» Requirements
Copy out the listing exactly.
>> Start
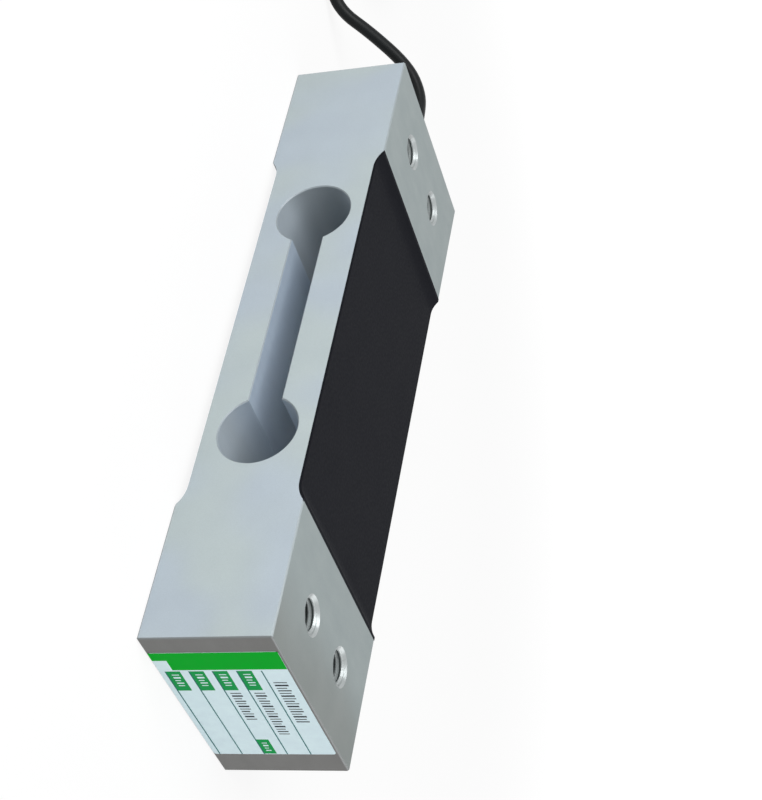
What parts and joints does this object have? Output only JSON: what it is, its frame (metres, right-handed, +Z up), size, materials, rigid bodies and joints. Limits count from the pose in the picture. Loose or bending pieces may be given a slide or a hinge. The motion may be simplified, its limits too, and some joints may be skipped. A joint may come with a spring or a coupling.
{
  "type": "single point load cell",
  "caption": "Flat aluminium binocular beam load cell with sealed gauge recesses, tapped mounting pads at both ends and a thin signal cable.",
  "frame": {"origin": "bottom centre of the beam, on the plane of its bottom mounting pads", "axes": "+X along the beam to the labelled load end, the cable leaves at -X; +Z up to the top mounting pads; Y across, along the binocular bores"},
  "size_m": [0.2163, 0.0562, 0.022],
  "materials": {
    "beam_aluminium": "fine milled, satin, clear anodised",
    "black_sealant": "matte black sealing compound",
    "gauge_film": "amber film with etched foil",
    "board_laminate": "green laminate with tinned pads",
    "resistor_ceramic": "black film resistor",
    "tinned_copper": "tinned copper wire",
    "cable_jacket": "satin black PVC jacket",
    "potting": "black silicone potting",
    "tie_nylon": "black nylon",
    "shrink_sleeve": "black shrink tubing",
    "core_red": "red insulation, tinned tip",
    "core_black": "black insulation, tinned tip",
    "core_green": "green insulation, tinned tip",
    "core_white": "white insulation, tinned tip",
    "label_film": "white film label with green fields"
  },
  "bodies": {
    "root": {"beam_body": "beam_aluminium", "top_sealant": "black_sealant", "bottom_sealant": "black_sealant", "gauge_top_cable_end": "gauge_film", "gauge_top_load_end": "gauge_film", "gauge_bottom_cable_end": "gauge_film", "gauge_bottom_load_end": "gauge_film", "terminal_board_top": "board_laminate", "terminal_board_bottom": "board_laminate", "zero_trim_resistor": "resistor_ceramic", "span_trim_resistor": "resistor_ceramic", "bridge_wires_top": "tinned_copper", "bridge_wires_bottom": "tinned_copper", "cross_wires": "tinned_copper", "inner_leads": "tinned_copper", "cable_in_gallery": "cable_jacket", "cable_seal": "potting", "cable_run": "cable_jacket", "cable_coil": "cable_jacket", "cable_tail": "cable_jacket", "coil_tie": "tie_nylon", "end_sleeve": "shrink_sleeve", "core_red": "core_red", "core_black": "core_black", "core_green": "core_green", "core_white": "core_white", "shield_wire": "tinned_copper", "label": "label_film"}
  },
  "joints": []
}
>> End
» Solution for this exercise
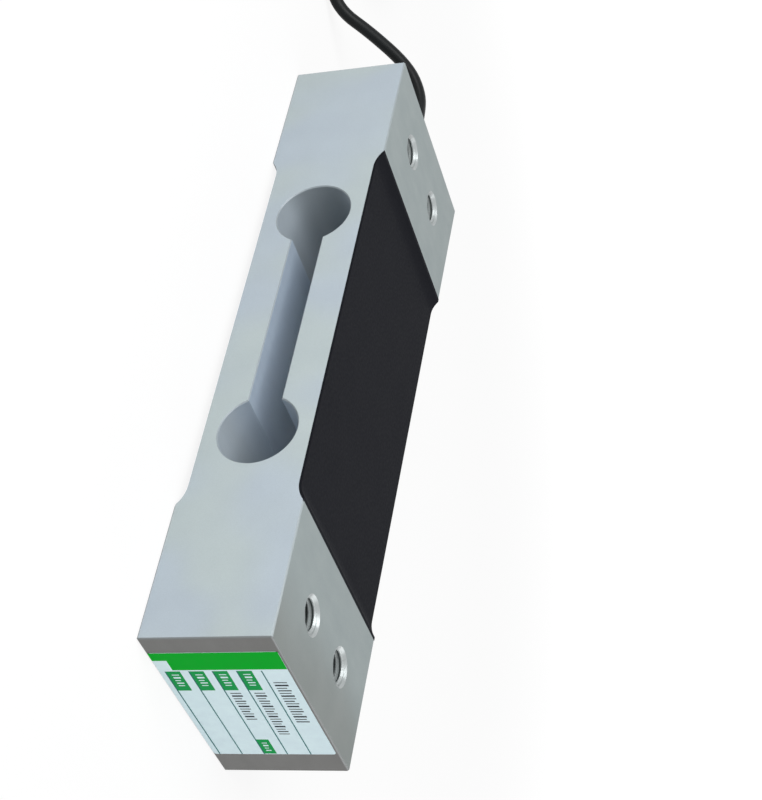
What parts and joints does this object have? Output only JSON: what it is, its frame (metres, right-handed, +Z up), size, materials, rigid bodies and joints. Limits count from the pose in the picture. Loose or bending pieces may be given a slide or a hinge. The motion may be simplified, its limits too, and some joints may be skipped. A joint may come with a spring or a coupling.
{
  "type": "single point load cell",
  "caption": "Flat aluminium binocular beam load cell with sealed gauge recesses, tapped mounting pads at both ends and a thin signal cable.",
  "frame": {"origin": "bottom centre of the beam, on the plane of its bottom mounting pads", "axes": "+X along the beam to the labelled load end, the cable leaves at -X; +Z up to the top mounting pads; Y across, along the binocular bores"},
  "size_m": [0.2163, 0.0562, 0.022],
  "materials": {
    "beam_aluminium": "fine milled, satin, clear anodised",
    "black_sealant": "matte black sealing compound",
    "gauge_film": "amber film with etched foil",
    "board_laminate": "green laminate with tinned pads",
    "resistor_ceramic": "black film resistor",
    "tinned_copper": "tinned copper wire",
    "cable_jacket": "satin black PVC jacket",
    "potting": "black silicone potting",
    "tie_nylon": "black nylon",
    "shrink_sleeve": "black shrink tubing",
    "core_red": "red insulation, tinned tip",
    "core_black": "black insulation, tinned tip",
    "core_green": "green insulation, tinned tip",
    "core_white": "white insulation, tinned tip",
    "label_film": "white film label with green fields"
  },
  "bodies": {
    "root": {"beam_body": "beam_aluminium", "top_sealant": "black_sealant", "bottom_sealant": "black_sealant", "gauge_top_cable_end": "gauge_film", "gauge_top_load_end": "gauge_film", "gauge_bottom_cable_end": "gauge_film", "gauge_bottom_load_end": "gauge_film", "terminal_board_top": "board_laminate", "terminal_board_bottom": "board_laminate", "zero_trim_resistor": "resistor_ceramic", "span_trim_resistor": "resistor_ceramic", "bridge_wires_top": "tinned_copper", "bridge_wires_bottom": "tinned_copper", "cross_wires": "tinned_copper", "inner_leads": "tinned_copper", "cable_in_gallery": "cable_jacket", "cable_seal": "potting", "cable_run": "cable_jacket", "cable_coil": "cable_jacket", "cable_tail": "cable_jacket", "coil_tie": "tie_nylon", "end_sleeve": "shrink_sleeve", "core_red": "core_red", "core_black": "core_black", "core_green": "core_green", "core_white": "core_white", "shield_wire": "tinned_copper", "label": "label_film"}
  },
  "joints": []
}